The state flow looks like this:

  • New device → Unmapped
  • Unmapped → Mapped (admin action)
  • Unmapped → Ignored
  • Ignored → Mapped (if re-enabled)

erDiagram
    DEVICE_MAPPING ||--o| SITES : "maps to"

    DEVICE_MAPPING {
        string device_id PK "sensor_alpha_42"
        int site_id FK "147"
        enum status "mapped | unmapped | ignored"
    }

    SITES {
        int site_id PK
        string name
    }

Data model (simple and intentional)

At the database level, the mapping is straightforward.

Each device has:

  • a device identifier
  • an optional site id
  • a status (mapped / unmapped / ignored)

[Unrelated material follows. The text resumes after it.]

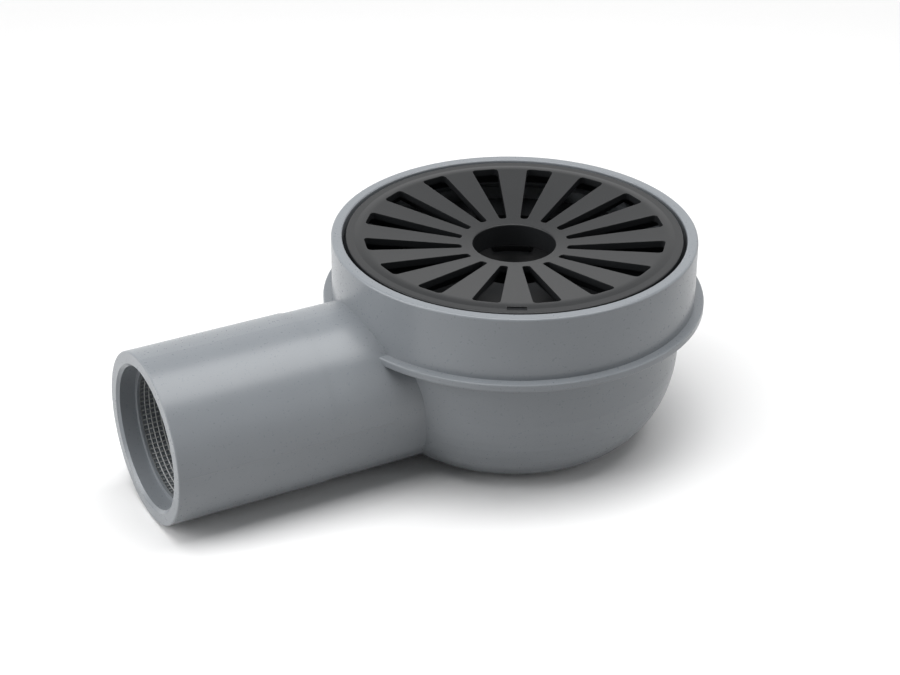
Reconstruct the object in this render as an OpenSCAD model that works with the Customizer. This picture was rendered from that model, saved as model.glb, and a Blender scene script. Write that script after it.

The site table remains unchanged.

This separation makes it clear:

  • devices exist independently
  • mapping is an explicit decision
  • processing depends on status

Why this worked better for us

This approach removed a lot of hidden assumptions:

  • Devices no longer depend on database ids.
  • Provisioning became easier.
  • New devices can be added without touching backend configs.
  • Mistakes are visible and reversible.
  • Test devices don’t interfere with production data.

Most importantly, the system became observable first, instead of configured first.


Closing thoughts

This pattern won’t eliminate all complexity, but it moves it to a place where it’s easier to manage — the system side, not the device side.

By separating discovery from identity assignment, we made the system more flexible and safer to operate at scale.